Your instructions: Start at the line that has "---- the group" and stop at the line that has "cad_parts[node].hide_render = cad_parts[node].hide_viewport". Print those lines and all lines between them exactly, and nothing more.

Data shown:
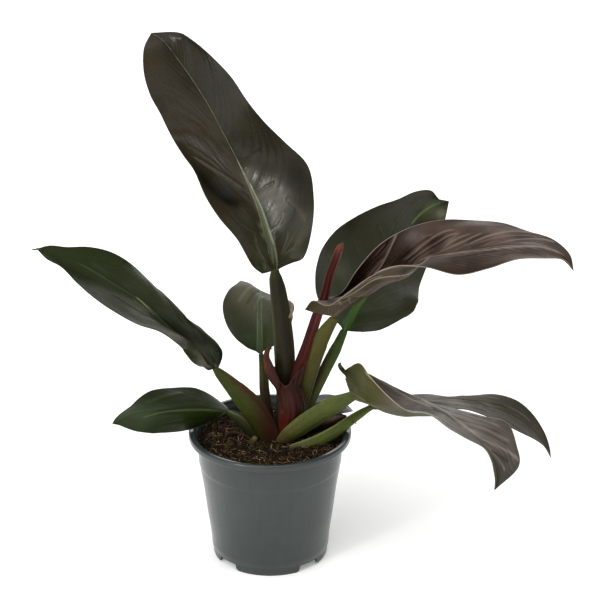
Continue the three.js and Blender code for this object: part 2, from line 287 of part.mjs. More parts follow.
const BACK_LOW_NET = [
  [[26.6,11.9,116.9], [25.2,12,115.2], [24,12.2,113.5], [23,12.9,111.7], [23.5,11.3,110.7], [23.5,9.6,109.7], [23.3,7.8,108.8]],
  [[27.8,16.3,116.3], [25.9,15.4,115.1], [25,14.5,113.5], [25.1,13.3,112], [25.9,11.4,110.6], [26.8,9.6,109], [27.6,7.7,107.4]],
  [[28.7,21.1,115.1], [27.5,19,113.7], [27.7,16.6,112.7], [28.3,13.8,112.6], [29.4,12,110.5], [30.8,10.1,108.4], [32.4,8.1,106.2]],
  [[30.4,25.5,113], [31,22.1,112.2], [31.7,18.6,112.4], [32.5,15.3,113], [33.8,13.2,110.5], [35.4,11.2,108], [37.4,9.2,105.3]],
  [[34.1,28.7,112.6], [35,24.6,112.3], [35.8,20.8,112.5], [36.9,17.4,112.8], [38.3,15.1,110.2], [40.1,13,107.6], [42.2,11.1,104.8]],
  [[38.8,31.2,112.7], [39.4,27.1,112.3], [40.3,23.3,112.1], [41.4,19.9,111.6], [42.9,17.5,109.4], [44.8,15.5,107], [47,13.6,104.4]],
  [[43.4,33.1,111.8], [43.8,29.4,111.5], [44.5,25.8,111], [45.6,22.6,110.3], [47.1,20.3,108.3], [49.1,18.4,106.1], [51.3,16.7,103.8]],
  [[47.7,34.9,110.1], [48,31.5,109.7], [48.5,28.3,109.2], [49.5,25.4,108.4], [50.9,23.4,106.7], [52.8,21.6,104.9], [55,20.2,103]],
  [[51.3,36.4,107.1], [51.7,33.5,107.1], [52.1,30.8,106.7], [52.8,28.4,105.9], [54.3,26.7,104.7], [56,25.2,103.2], [58.1,24,101.7]],
  [[54.7,37.5,103.9], [55.1,35.3,104], [55.5,33.2,103.7], [56,31.4,103.2], [57.2,30.2,102.3], [58.6,29.1,101.3], [60.3,28.3,100.2]],
  [[58,38.3,100.7], [58.2,36.9,100.6], [58.5,35.6,100.4], [58.9,34.5,100.1], [59.6,33.7,99.6], [60.6,33.1,99], [61.7,32.6,98.5]],
  [[60.6,38.7,97.9], [60.7,38,97.8], [60.8,37.5,97.7], [60.9,37,97.5], [61.3,36.6,97.3], [61.7,36.4,97.1], [62.2,36.1,96.9]],
  [[62.4,38.9,95.5], [62.4,38.9,95.5], [62.4,38.9,95.5], [62.4,38.9,95.5], [62.4,38.9,95.5], [62.4,38.9,95.5], [62.4,38.9,95.5]]
];
const TALL_STALK = [[9,6.5,98,5.2], [10.3,7,110,5.5], [11.2,7.2,124,6], [11.4,7.4,138.1,6.8], [10.9,8,159.8,7.2], [9,9.5,184.2,6.5], [6.6,11,203.8,5.7], [4.9,12,215.2,4.6], [4.2,12.3,220.5,3.2], [4,12.5,225.2,2.4]];
const SPEAR_STALK = [[14.5,1.5,119,3.2], [17,2,131,3.8], [19.6,2.5,141,4.2], [22.2,3,150.7,4.4], [27.7,2,167.3,4.1], [34.5,1,190.8,3.7], [39.7,0,207,3.2], [43.7,0,224.2,3], [47.2,0,234.3,2.9], [50.2,0,243.6,2.7], [52.6,0,247.6,1]];
const ARCHING_STALK = [[15,7,97,4.8], [19,7,106,5.6], [24.4,4,125.8,6.1], [29.5,0,149.9,7.6], [34.5,-3,164,6.5], [41,-5,180,5.1], [46.7,-6,191.6,3.5]];
const LEFT_UPPER_STALK = [[2.5,-6,90.5,7.2], [-6.4,-7,110.1,8.4], [-14,-8,123.2,8.5], [-21.5,-9,133.1,7.3], [-29.7,-10,143.2,5.5], [-35.4,-11,150.1,4], [-39.1,-12,155,2.3]];
const FRONT_RIGHT_STALK = [[3.5,-9,93.6,6.2], [17.8,-11,104.7,6.6], [29.9,-13,115.9,7.4], [42.9,-15,125.1,6.7], [54,-16,132,5.2], [60,-16.2,134.2,3.6]];
const LOW_RIGHT_STALK = [[12.6,-11,90.2,3.5], [26.2,-9,94.4,3.8], [39.9,-4,99.9,4], [55,1,104.9,3.1], [68.9,6,109.5,2.3], [80.2,9,113,1.6]];
const BACK_RIGHT_STALK = [[17,8.5,92,2.2], [24.4,10,101,2.6], [31.4,12,119.2,3.2], [40.1,16,138.9,3.9], [48.7,20,156.1,3.8], [54.5,22,169.2,2.9]];
const BACK_SMALL_STALK = [[2.5,6.5,93,3.6], [-1,9.5,106,3.9], [-3.9,14,122.7,3.5], [-4.8,19,134.2,3.1], [-5.9,22,144.2,2.2], [-6.6,24,149.8,1.8]];
const LEFT_LOWER_STALK = [[0,-1.5,89,4.8], [-6.2,-2,93.8,5.6], [-14.6,-3,102.3,5.3], [-22.6,-2,110.1,4.3], [-30.2,-1,114.6,2.3]];
const BACK_LOW_STALK = [[10.3,8,90.2,2.4], [14.8,10,98.8,2.2], [18.4,11.6,105,1.9], [19.6,12,106.6,1.3]];
const SHEATH_STALK = [[7,-3,93.5,6.6], [12.6,-2,107.4,8.3], [14.3,-1.5,118.7,10.1], [14,-1,128.9,9.8], [12.4,-0.5,137.2,7]];
const HUSK_LEFT_STALK = [[9.5,-4.5,131,3.6], [7.4,-4.6,137,3.4], [4.7,-4,142,3], [1.5,-3,148.7,2.3], [-1.1,-2,154.7,1.9], [-2.2,0,159.4,1.3], [-1.1,3,163.2,0.6]];
const HUSK_DRY_STALK = [[20.7,0,94.2,2.2], [31.1,0,99.2,3.4], [41.4,0,104.9,3.8], [50.2,0,109.1,3], [56,0,110.7,1]];
const STUB_STALK = [[-14.6,-8,88,3], [-13.1,-9,93,2.8], [-10.5,-10,98,2]];
const ROOT_STALK = [[-34.5,-6,90.5,0.7], [-33,-5.5,95.5,0.7], [-30.8,-5,98.8,0.7], [-27.8,-4,99.6,0.7], [-23.1,-4,98.7,0.7], [-18.3,-4,97.1,0.7], [-13.2,-5,93.7,0.7], [-9.5,-6,90.5,0.7]];

// ---- pot: tapered wall, rolled rim, raised floor with drain holes, four feet ----
const potWall = solid(lathe([
  [0, FLOOR_Z], [BASE_R - 1.5, FLOOR_Z], [BASE_R - 1.4, 0], [BASE_R, 0], [43.5, 7], [46.9, 35], [49.6, 57], [51.7, 70], [52.2, 74.6],
  [52.9, 75.4], [54.5, POT_H - LIP_H], [55.2, POT_H - 1.5], [RIM_R - 1.5, POT_H - 1.5], [RIM_R - 1.2, POT_H - LIP_H], [RIM_R, POT_H - LIP_H],
  [RIM_R, POT_H - 0.9], [RIM_R - 0.8, POT_H], [LIP_IN_R + 0.6, POT_H], [LIP_IN_R, POT_H - 0.7], [54.5 - WALL, POT_H - LIP_H],
  [51.6, 75], [51.7 - WALL, 70], [49.6 - WALL, 57], [46.9 - WALL, 35], [43.5 - WALL, FLOOR_Z + WALL], [0, FLOOR_Z + WALL],
]));
let pot = potWall;
for (let i = 0; i < 4; i++) {
  const width = 2 * BASE_R * Math.tan(THREE.MathUtils.degToRad(FOOT_GAP_DEG / 2));
  const cut = new THREE.BoxGeometry(12, width, FOOT_GAP_H + 1).translate(BASE_R, 0, (FOOT_GAP_H - 1) / 2);
  cut.rotateZ(THREE.MathUtils.degToRad(-90 + FOOT_TURN_DEG + 45 + 90 * i));
  pot = pot.subtract(solid(cut));
}
for (let i = 0; i < 8; i++) {
  const t = ((i + 0.5) / 8) * 2 * Math.PI;
  const hole = new THREE.CylinderGeometry(DRAIN_R, DRAIN_R, 4, 10).rotateX(Math.PI / 2).translate(33 * Math.cos(t), 33 * Math.sin(t), FLOOR_Z + WALL / 2);
  pot = pot.subtract(solid(hole));
}

// ---- stem, petioles and sheaths: each one is cut back by the ones before it ----
const pieces = []; // [name, solid, grown solid, material]
function grow(name, shape, grown, material) {
  let s = shape;
  for (const [, , g] of pieces) s = s.subtract(g);
  pieces.push([name, s, grown, material]);
}
function stalkPiece(name, rows, material, options = {}) {
  grow(name, solid(stalk(rows, options)), solid(stalk(rows, { ...options, grow: GAP })), material);
}
const mat = (name, color, roughness) => new THREE.MeshStandardMaterial({ name, color, roughness, metalness: 0 });
const M = {
  pot: mat('pot', 0x50585a, 0.45),
  soil: mat('soil', 0x3a2a1e, 1),
  dark: mat('leaf_dark', 0x3a3a2c, 0.35),
  green: mat('leaf_green', 0x2f3d2c, 0.35),
  mauve: mat('leaf_mauve', 0x5a4440, 0.4),
  olive: mat('petiole_olive', 0x5a5530, 0.45),
  bright: mat('petiole_green', 0x5a7030, 0.45),
  red: mat('sheath_red', 0x5a2620, 0.45),
  dry: mat('dry_husk', 0x4a3238, 0.8),
  root: mat('root', 0x8a6a4a, 0.8),
  stem: mat('stem', 0x4a3a28, 0.7),
};
const crownProfile = [[0, 64], [3.5, 65], [6.5, 74], [7.5, 86], [6, 93], [2.5, 96.5], [0, 97]];
const crownAt = (extra) => lathe(crownProfile.map(([r, z], i) => [r ? r + extra : 0, z + (i === 0 ? -extra : i >= 5 ? extra : 0)]), 14).translate(6, -1, 0);
grow('stem_crown', solid(crownAt(0)), solid(crownAt(GAP)), M.stem);
stalkPiece('petiole_tall', TALL_STALK, M.olive, { deep: 0.8 });
stalkPiece('spear_leaf', SPEAR_STALK, M.red, { deep: 0.85, sides: 8 });
stalkPiece('petiole_arching', ARCHING_STALK, M.olive, { deep: 0.7 });
stalkPiece('petiole_left_upper', LEFT_UPPER_STALK, M.olive, { deep: 0.7 });
stalkPiece('petiole_front_right', FRONT_RIGHT_STALK, M.bright, { deep: 0.7 });
stalkPiece('petiole_low_right', LOW_RIGHT_STALK, M.bright, { deep: 0.85, sides: 8 });
stalkPiece('petiole_back_right', BACK_RIGHT_STALK, M.bright, { deep: 0.85, sides: 8 });
stalkPiece('petiole_back_small', BACK_SMALL_STALK, M.olive, { deep: 0.8, sides: 8 });
stalkPiece('petiole_left_lower', LEFT_LOWER_STALK, M.olive, { deep: 0.8, sides: 8 });
stalkPiece('petiole_back_low', BACK_LOW_STALK, M.olive, { deep: 0.9, sides: 8 });
stalkPiece('sheath_central', SHEATH_STALK, M.red, { deep: 0.85, sides: 14 });
stalkPiece('husk_left', HUSK_LEFT_STALK, M.red, { deep: 0.6, sides: 8 });
stalkPiece('husk_dry', HUSK_DRY_STALK, M.dry, { deep: 0.6, sides: 8 });
stalkPiece('petiole_stub', STUB_STALK, M.olive, { deep: 0.9, sides: 8 });
stalkPiece('aerial_root', ROOT_STALK, M.root, { deep: 1, sides: 6 });

// ---- blades: each one has a notch where its petiole reaches it ----
const stalks = pieces.slice();
function bladePiece(name, net, material, nu = 17, nv = 7) {
  let s = solid(blade(net, nu, nv, BLADE_T));
  for (const [, , g] of stalks) s = s.subtract(g);
  pieces.push([name, s, null, material]);
}
bladePiece('blade_tall', TALL_NET, M.dark, 19, 7);
bladePiece('blade_left_upper', LEFT_UPPER_NET, M.green);
bladePiece('blade_left_lower', LEFT_LOWER_NET, M.green, 13, 7);
bladePiece('blade_back_small', BACK_SMALL_NET, M.green, 15, 7);
bladePiece('blade_back_right', BACK_RIGHT_NET, M.dark);
bladePiece('blade_arching', ARCHING_NET, M.mauve, 19, 11);
bladePiece('blade_front_right', FRONT_RIGHT_NET, M.mauve, 21, 11);
bladePiece('blade_low_right', LOW_RIGHT_NET, M.dark);
bladePiece('blade_back_low', BACK_LOW_NET, M.mauve, 11, 5);

// ---- soil: fills the pot, cut back by the stem and the stalks that enter it ----
let soil = solid(lathe([
  [0, FLOOR_Z + WALL + GAP], [43.5 - WALL - GAP, FLOOR_Z + WALL + GAP], [46.9 - WALL - GAP, 35], [49.6 - WALL - GAP, 57], [51.6 - WALL - GAP, 70], [51.6 - GAP, 76],
  [54.5 - WALL - GAP - 0.6, SOIL_Z - 0.6], [40, SOIL_Z], [22, SOIL_Z + 0.8], [0, SOIL_Z + 1],
], 30));
for (const [, , g] of stalks) soil = soil.subtract(g);

// ---- the group ----
const plant = new THREE.Group();
plant.position.set(POT_X, POT_Y, 0);
const add = (name, manifold, material) => {
  const mesh = new THREE.Mesh(geometryOf(manifold), material);
  mesh.name = name;
  plant.add(mesh);
};
add('pot', pot, M.pot);
add('soil', soil, M.soil);
for (const [name, s, , material] of pieces) add(name, s, material);
const part = new THREE.Group();
part.add(plant);
export default part;
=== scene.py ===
# A potted philodendron: glossy pointed leaves on sheathed stalks, a rolled new leaf, soil and a nursery pot.
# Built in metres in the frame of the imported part. Lengths in the tables are in millimetres from the pot's axis.
import math

import bpy
import numpy as np
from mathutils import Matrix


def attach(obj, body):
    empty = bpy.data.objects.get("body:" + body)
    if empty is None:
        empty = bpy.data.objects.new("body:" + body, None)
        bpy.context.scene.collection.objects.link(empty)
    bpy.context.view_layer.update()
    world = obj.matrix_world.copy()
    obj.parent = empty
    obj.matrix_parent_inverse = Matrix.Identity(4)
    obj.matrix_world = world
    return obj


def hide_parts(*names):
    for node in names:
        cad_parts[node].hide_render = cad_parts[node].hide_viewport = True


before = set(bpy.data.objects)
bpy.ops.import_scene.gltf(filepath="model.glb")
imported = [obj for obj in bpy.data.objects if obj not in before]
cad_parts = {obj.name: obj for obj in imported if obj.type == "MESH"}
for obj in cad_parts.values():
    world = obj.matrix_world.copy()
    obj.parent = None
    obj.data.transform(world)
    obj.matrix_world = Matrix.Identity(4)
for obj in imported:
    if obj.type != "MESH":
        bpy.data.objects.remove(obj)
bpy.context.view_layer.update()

POT = np.array([-26.6, -49.7, 0.0])  # the pot's axis in the part's frame, mm
MM = 0.001

# ------------------------------------------------------------------ camera
cam_data = bpy.data.cameras.new("camera")
cam_data.sensor_width = 36
cam_data.lens = 141.7
cam_data.clip_start, cam_data.clip_end = 0.05, 50
camera = bpy.data.objects.new("camera", cam_data)
bpy.context.scene.collection.objects.link(camera)
camera.location = [(a + b) * MM for a, b in zip((22.2, -1557.2, 885.8), POT)]
camera.rotation_euler = (math.radians(90 - 23.65), 0, 0)
bpy.context.scene.camera = camera
bpy.context.scene.view_settings.view_transform = "Standard"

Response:
// ---- the group ----
const plant = new THREE.Group();
plant.position.set(POT_X, POT_Y, 0);
const add = (name, manifold, material) => {
  const mesh = new THREE.Mesh(geometryOf(manifold), material);
  mesh.name = name;
  plant.add(mesh);
};
add('pot', pot, M.pot);
add('soil', soil, M.soil);
for (const [name, s, , material] of pieces) add(name, s, material);
const part = new THREE.Group();
part.add(plant);
export default part;
=== scene.py ===
# A potted philodendron: glossy pointed leaves on sheathed stalks, a rolled new leaf, soil and a nursery pot.
# Built in metres in the frame of the imported part. Lengths in the tables are in millimetres from the pot's axis.
import math

import bpy
import numpy as np
from mathutils import Matrix


def attach(obj, body):
    empty = bpy.data.objects.get("body:" + body)
    if empty is None:
        empty = bpy.data.objects.new("body:" + body, None)
        bpy.context.scene.collection.objects.link(empty)
    bpy.context.view_layer.update()
    world = obj.matrix_world.copy()
    obj.parent = empty
    obj.matrix_parent_inverse = Matrix.Identity(4)
    obj.matrix_world = world
    return obj


def hide_parts(*names):
    for node in names:
        cad_parts[node].hide_render = cad_parts[node].hide_viewport = True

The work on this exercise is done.